There is one downside: legality. This is not a K-pop specific issue, but does affect channels that contain obvious home-made content. YouTube is a gray area when it comes to copyright infringement, but unless a group obtains the appropriate license — variable fees are applicable to the use of artists’ songs — video recording cover songs is illegal. Copyright holders don’t often kick up a fuss, but YouTube leaves it entirely up to the copyright holder. While these videos give groups control in terms of artistic style and content, there is always the possibility that they could be taken down by the YouTube legal team. In fact, very recently, LEDapple’s YouTube channel was momentarily suspended, due to what Starkim Entertainment called an “error.” They also replied to the copyright infringement issue saying that they “objected to the notification received for infringement of copyright and it has now been resolved without issues.” It’s difficult to say if this will happen again, but of course, the beauty of YouTube (and the wider interwebs) is that one can probably count on another member to share and re-upload the suspended videos.

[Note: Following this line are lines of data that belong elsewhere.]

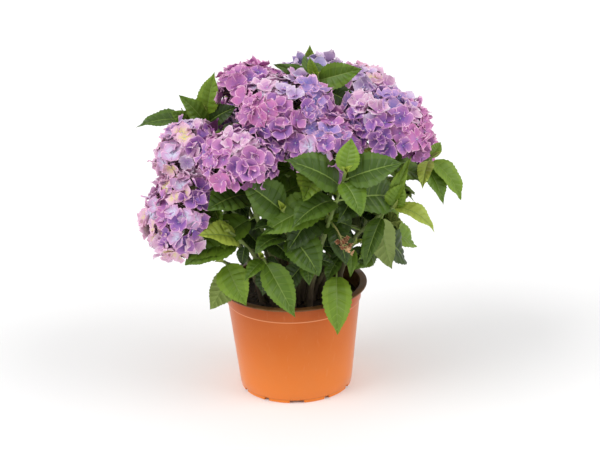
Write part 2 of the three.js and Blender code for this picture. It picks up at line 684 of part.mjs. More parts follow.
// The leaves of a stem by the plant's rule. A leaf that would lie in a flower head droops clear of it.
function leavesOf(stem) {
  const chance = new Chance(stem.seed);
  const leaves = [];
  for (let pair = stem.pairs[0]; pair < stem.pairs[1]; pair++) {
    const [at, ahead] = backAlong(stem.path, stem.rule.gap[pair]);
    const [side, over] = across(ahead);
    for (let half = 0; half < 2; half++) {
      const round = radians(stem.turn + 90 * pair + 180 * half + chance.about(9));
      const open = radians(stem.rule.spread[pair] + chance.about(7));
      const out = side.clone().multiplyScalar(Math.cos(round)).addScaledVector(over, Math.sin(round));
      let way = ahead.clone().multiplyScalar(Math.cos(open)).addScaledVector(out, Math.sin(open));
      const length = stem.leaf * stem.rule.size[pair] * (1 + chance.about(0.1));
      const normal = ahead.clone().multiplyScalar(LEAF_FACE.ahead).addScaledVector(UP, LEAF_FACE.up);
      normal.addScaledVector(between(HEART, at).normalize(), LEAF_FACE.outward);
      const arch = radians(LEAF_ARCH.first + LEAF_ARCH.more * pair + chance.about(14));
      const width = length * (LEAF_WIDTH + chance.about(0.05));
      const fold = radians(LEAF_FOLD + chance.about(7));
      const roll = radians(chance.about(LEAF_ROLL));
      const aside = crossed(way, normal).normalize();
      normal.normalize().multiplyScalar(Math.cos(roll)).addScaledVector(aside, Math.sin(roll));
      const stalk = length * (LEAF_STALK.first + LEAF_STALK.more * pair);
      const size = { length, width, arch, fold, stalk };
      for (let attempt = 0; attempt < LEAF_DROOP.tries; attempt++) {
        const leaf = new Leaf(at, way, normal, size);
        if (!inFlowers(leaf)) {
          leaves.push(leaf);
          break;
        }
        way = way.clone().addScaledVector(ahead, -LEAF_DROOP.back).normalize();
        way.addScaledVector(UP, -LEAF_DROOP.down).normalize();
      }
    }
  }
  return leaves;
}

// Whatever already stands in the plant's space, so that nothing is grown through its neighbours

class Space {
  constructor() {
    this.taken = [];
  }

  add(owner, solid) {
    this.taken.push({ owner, solid, box: solid.boundingBox() });
  }

  isFree(owner, solid) {
    const box = solid.boundingBox();
    return !this.taken.some((other) => {
      if (other.owner === owner) {
        return false;
      }
      const apart = [0, 1, 2].some((i) => box.min[i] > other.box.max[i] || other.box.min[i] > box.max[i]);
      return !apart && !solid.intersect(other.solid).isEmpty();
    });
  }
}

// A leaf that would touch a neighbour is swung aside a little, and is left out where that isn't enough
function fittedLeaf(leaf, owner, space) {
  for (const lift of LIFTS) {
    for (const swing of SWINGS) {
      const way = leaf.way.clone().addScaledVector(leaf.side, swing).addScaledVector(leaf.normal, lift);
      const tried = new Leaf(leaf.root, way, leaf.normal, leaf.size);
      if (space.isFree(owner, tried.solid(GAP))) {
        return tried;
      }
    }
  }
  return null;
}

const plant = new THREE.Group();
plant.name = 'hydrangea';
const pot = potSolid();
const compost = compostSolid();
plant.add(meshOf('pot', pot, COLOURS.pot));
plant.add(meshOf('compost', compost, COLOURS.compost));

const space = new Space();
space.add('pot', pot);
space.add('compost', compost);
const stems = plantStems();
for (const stem of stems) {
  stem.solids = stemSolids(stem);
  stem.pieces = [stem.solids.stem];
  space.add(stem.owner, stem.solids.stem);
  if (stem.solids.cane) {
    space.add(`cane_${stem.name}`, stem.solids.cane);
  }
  if (stem.blooms) {
    const core = headCore(stem);
    stem.pieces.push(core);
    space.add(stem.owner, core);
  }
}
for (const stem of stems.filter((each) => each.blooms)) {
  const grown = floretSolids(stem, GAP);
  floretSolids(stem, 0).forEach((floret, i) => {
    if (space.isFree(stem.owner, grown[i])) {
      stem.pieces.push(floret);
      space.add(stem.owner, floret);
    }
  });
}
for (const leavesBy of [markedLeavesOf, leavesOf]) {
  for (const stem of stems) {
    for (const leaf of leavesBy(stem)) {
      const fitted = fittedLeaf(leaf, stem.owner, space);
      if (fitted) {
        const solid = fitted.solid(0);
        stem.pieces.push(solid);
        space.add(stem.owner, solid);
      }
    }
  }
}
stems.forEach((stem, i) => {
  if (stem.solids.cane) {
    const name = stem.blooms ? `cane_${stem.name}` : `shoot_cane_${stem.name}`;
    plant.add(meshOf(name, stem.solids.cane, COLOURS.cane));
  }
  const mass = mainBody(stem.pieces.reduce((whole, piece) => whole.add(piece)));
  const colour = BLOOM_COLOURS[i % BLOOM_COLOURS.length];
  plant.add(meshOf(stem.owner, mass, stem.blooms ? { ...COLOURS.leaf, color: colour } : COLOURS.leaf));
});

export default plant;
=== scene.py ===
import math
import bpy
import numpy as np
from mathutils import Matrix


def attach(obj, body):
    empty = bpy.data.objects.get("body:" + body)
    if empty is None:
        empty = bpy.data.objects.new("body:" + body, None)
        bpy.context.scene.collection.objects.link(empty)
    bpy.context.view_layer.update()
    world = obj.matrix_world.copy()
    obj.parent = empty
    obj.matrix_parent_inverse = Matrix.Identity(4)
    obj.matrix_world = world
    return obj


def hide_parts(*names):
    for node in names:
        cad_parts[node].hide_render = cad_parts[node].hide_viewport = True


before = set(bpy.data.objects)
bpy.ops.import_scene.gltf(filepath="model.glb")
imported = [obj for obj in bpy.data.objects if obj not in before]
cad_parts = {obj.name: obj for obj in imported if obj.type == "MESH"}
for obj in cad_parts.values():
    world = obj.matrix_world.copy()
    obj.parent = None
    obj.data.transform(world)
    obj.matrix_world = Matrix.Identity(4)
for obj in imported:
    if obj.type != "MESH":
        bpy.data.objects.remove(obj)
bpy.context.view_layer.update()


# Pot: a thin tub moulded in two colours of plastic, terracotta outside and dark brown inside.
# It has a flat rounded lip, an upper band that stands a little proud, and a foot ring cut
# with drainage notches. All sizes in millimetres, made into metres as each mesh is built.

RIM_RADIUS, RIM_HEIGHT, LIP_THICKNESS = 95, 139.3, 2.4
BAND_RADIUS, BAND_DEPTH, BAND_STEP = 87.5, 20.7, 1.2
FLOOR_RADIUS, FLOOR_THICKNESS, WALL = 72.7, 2, 1.8
FOOT_HEIGHT, FOOT_WIDTH, PAD_RADIUS = 4.5, 5.3, 24
NOTCHES, NOTCH_WIDTH, FRONT_NOTCH_WIDTH, NOTCH_HEIGHT, NOTCH_CORNER = 11, 7, 18, 3.6, 0.12
WALL_SHARES, WALL_STEPS, NOTCH_STEPS, FRONT_NOTCH_STEPS = (0.12, 0.3, 0.5, 0.7, 0.88, 0.97), 12, 4, 8
BAND_FOOT = RIM_HEIGHT - BAND_DEPTH
SHOULDER = BAND_RADIUS - BAND_STEP
FOOT_OUT = FLOOR_RADIUS - 1.2
FOOT_IN = FOOT_OUT - FOOT_WIDTH


class Wire:
    """A socket of a finish that takes part in sums like a number."""

    def __init__(self, finish, socket):
        self.finish, self.socket = finish, socket

    def sum(self, operation, *values):
        return self.finish.node("Math", {"operation": operation}, dict(enumerate(values)))

    def __add__(self, other):
        return self.sum("ADD", self, other)

    def __radd__(self, other):
        return self.sum("ADD", other, self)

    def __sub__(self, other):
        return self.sum("SUBTRACT", self, other)

    def __rsub__(self, other):
        return self.sum("SUBTRACT", other, self)

    def __mul__(self, other):
        return self.sum("MULTIPLY", self, other)

    def __rmul__(self, other):
        return self.sum("MULTIPLY", other, self)


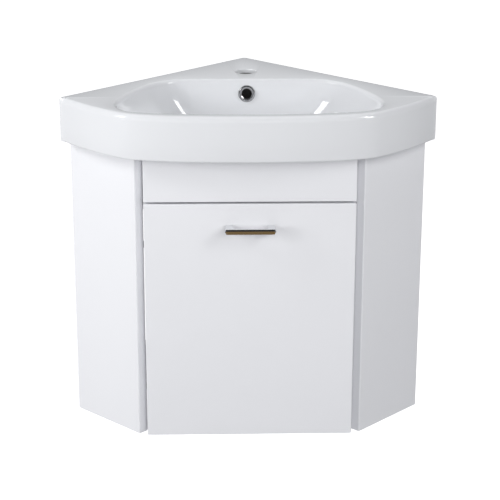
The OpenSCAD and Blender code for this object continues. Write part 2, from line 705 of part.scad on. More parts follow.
module handle_screws() {
    color(steel) for (s = [1, -1]) translate([s * handle_pitch / 2, -door_back, handle_z])
        z_to_minus_y() pan_screw(2, door_t + 10, 4.2, 2.2);
}

basin();
overflow_ring();
seal_strip();
left_end_panel();
right_end_panel();
bottom_panel();
left_upper_rail();
right_upper_rail();
left_lower_rail();
right_lower_rail();
corner_post();
front_rail();
false_front();
front_screws();
dowels();
cam_locks();
cam_bolts();
angle_brackets();
bracket_screws();
rail_screws();
door_bumpers();
hinge_plates();
plate_screws();
hinge_arms();
arm_screws();
door_panel();
handle();
handle_screws();
hinge_cups();
cup_screws();
hinge_pins();
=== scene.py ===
import math
import bpy
from mathutils import Matrix, Vector


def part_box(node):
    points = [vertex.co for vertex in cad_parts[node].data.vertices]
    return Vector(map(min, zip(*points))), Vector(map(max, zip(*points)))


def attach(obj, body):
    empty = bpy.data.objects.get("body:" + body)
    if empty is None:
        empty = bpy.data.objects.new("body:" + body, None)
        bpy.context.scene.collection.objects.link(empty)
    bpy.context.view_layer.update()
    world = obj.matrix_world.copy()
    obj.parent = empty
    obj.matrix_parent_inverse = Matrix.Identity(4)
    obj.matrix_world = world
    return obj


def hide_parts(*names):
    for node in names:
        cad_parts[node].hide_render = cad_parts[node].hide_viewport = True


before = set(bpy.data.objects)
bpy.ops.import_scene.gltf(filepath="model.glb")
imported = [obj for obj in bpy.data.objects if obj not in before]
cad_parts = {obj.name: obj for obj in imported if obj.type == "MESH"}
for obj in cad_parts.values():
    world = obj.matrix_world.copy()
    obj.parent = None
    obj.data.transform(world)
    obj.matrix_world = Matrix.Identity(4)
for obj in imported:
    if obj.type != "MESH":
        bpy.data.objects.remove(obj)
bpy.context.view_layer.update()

MM = 0.001
R2 = math.sqrt(2)


# ---------- sizes, in millimetres ----------
def span(node):
    """A CAD node's lowest and highest corner."""
    lo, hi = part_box(node)
    return lo / MM, hi / MM


BASIN_LO, BASIN_HI = span("basin")
DOOR_LO, DOOR_HI = span("door_panel")
FALSE_LO, FALSE_HI = span("false_front")
PIN_LO, PIN_HI = span("hinge_pins")
HANDLE_LO, HANDLE_HI = span("handle")
SCREW_LO, SCREW_HI = span("front_screws")
BASIN_TOP = BASIN_HI.z
SKIRT = span("seal_strip")[1].z              # underside of the apron
BOSS_Z = BASIN_LO.z                          # underside of the waste boss
TIP_OUT = 1.6                                # how far the side tips are rounded outwards
TIP = BASIN_HI.x - TIP_OUT
BULGE = 140.8                                # the apron in front of the side tips
FRONT_Y = TIP + BULGE
DRAWN_TIP = 297.7                            # the basin's outlines are drawn for this tip,
DRAWN_BACK = 177.0                           # this distance from the corner to the bowl
DRAWN_LEN = 235.5                            # and this length of the bowl
GROW = TIP / DRAWN_TIP
RIM_W = 26.0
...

These bands are not necessarily doing anything different in terms of promotional strategy, but the method and venues are different. This approach does offer new challenges and will in the long term, change their audience, but given who they are targeting (younger, tech-savvy and possibly cosmopolitan individuals) this is not a bad thing. Most importantly, these covers allow idol bands to show their musical talent, and give fans opportunities to interact with them on more personal levels; these are functions that only social sites (like YouTube and USTREAM) can provide.

What do you think of these covers, Seoulmates? Are there any favorites that we haven’t mentioned here? Personally, I’ve come to love BOB4’s sound — though their lack of a band YouTube page is frustrating. (Brownie points to those who can find all their covers.)